April 28, 2010 by cgsstlouischapter

By Ronald J. Glossop

What happens if Iran gets nuclear weapons?  What if other countries get nuclear weapons?  These questions are the focus of attention of the media and political leaders.
But nuclear weapons as well as large-scale weapons are an effect caused by something else.  Whether the issue is a medical disease like avian flu or a social disease like war and weapons, we don’t get the problem solved by focusing on the effects.  We need to focus on the causes.
What causes war and the desire for large-scale weapons?  That is a different question than what causes conflicts?  Most conflicts within society do not result in wars.  Within our country there are many conflicts and opposing viewpoints, but there has been no war within the country since 1861.  The same is true within other democratic countries.  Wars occur within countries when there are no trustworthy political and judicial institutions (that is, when there is no democratic government) to resolve the conflicts non-violently. The same thing is true at the international level. Wars occur between countries when there are no trustworthy political and judicial institutions (that is, when there is no democratic world government) to resolve the conflicts nonviolently.  Unlimited national sovereignty means that the final arbitrator in disputes between nations is international war, and the winner is the nation with the strongest military and biggest weapons, including nukes.  In such an situation, why won’t all countries want nukes it they can get them?
War and nukes are effects, not causes.  In order to deal with the problem of war and nuclear weapons our media and our political leaders need to focus on the causes rather than the effects.  They might not like to address the issue of the implications of unlimited national sovereignty, but unless they do, we will have more and more weapons of mass destruction, biological as well as nuclear–and these weapons won’t be limited to the larger countries.
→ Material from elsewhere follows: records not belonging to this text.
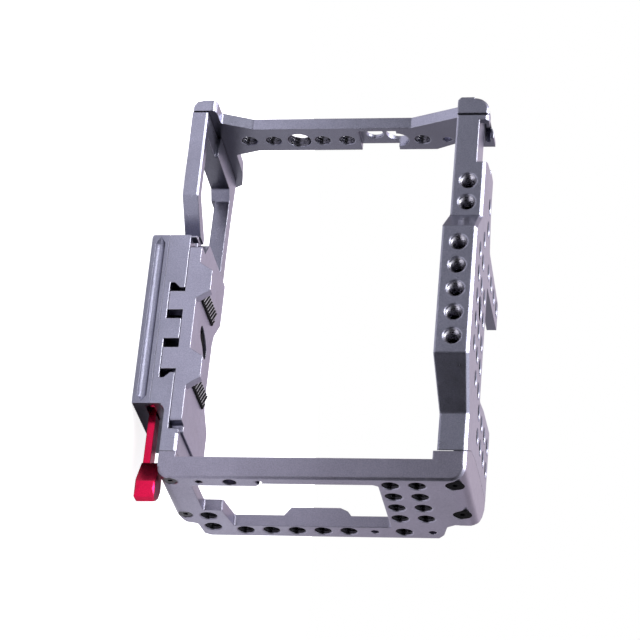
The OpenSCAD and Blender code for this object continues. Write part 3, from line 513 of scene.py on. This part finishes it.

# %% [markdown]
# ## Frames and plate
# The frames wear the titanium grey of the anodising bath, a trifle darker on the port side. The
# base plate was left rougher, and the camera plate, which is handled most, is lighter and has more
# edge wear and painted edge highlight. One grey for all of them would hide the seams between the
# parts.

# %% Frames and plate
FRAME_METAL = dict(group=blast, bump=0.35, metallic=0.96)
# shaded=True lays the painted shade of the inner sides and the groove's painted highlight and
# shade on this grey
TITANIUM = finish("titanium_anodised", **FRAME_METAL, shaded=True, Roughness=0.30, Wear=0.25,
                  Tone=(0.255, 0.255, 0.328, 1), Edge_Tone=(0.72, 0.71, 0.78, 1), Edge=0.0007)
TITANIUM_DARK = finish("titanium_anodised_port", **FRAME_METAL, Roughness=0.31, Wear=0.25,
                       Tone=(0.245, 0.235, 0.302, 1), Edge_Tone=(0.66, 0.64, 0.72, 1), Edge=0.0007)
BASE = finish("titanium_anodised_base", **FRAME_METAL, shaded=True, Roughness=0.46, Wear=0.12,
              Tone=(0.25, 0.25, 0.322, 1), Edge_Tone=(0.6, 0.6, 0.68, 1), Edge=0.00025)
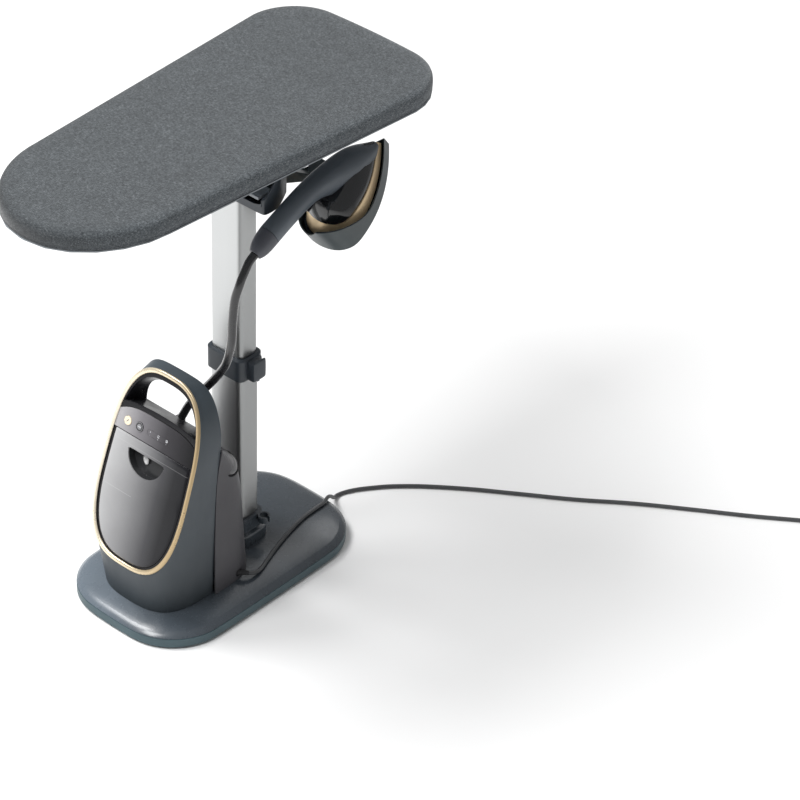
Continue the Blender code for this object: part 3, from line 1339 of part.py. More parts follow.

At the international level we still lack the trustworthy political and judicial institutions needed to resolve conflicts nonviolently.  The United Nations and the International Criminal Court are moves in the right direction, but we  still lack a democratic world federation with the trustworthy political and judicial institutions which can resolve international conflicts nonviolently.
It would be a wonderful change if our media and political leaders would focus on the causes of our current dangerous social situation rather than just the effects.  As Albert Einstein noted, “The unleashed power of the atom has changed everything except our ways of thinking.”  We are still fixated on particular weapons and particular wars, that is on the effects, rather than on the causes of why we have wars and nukes.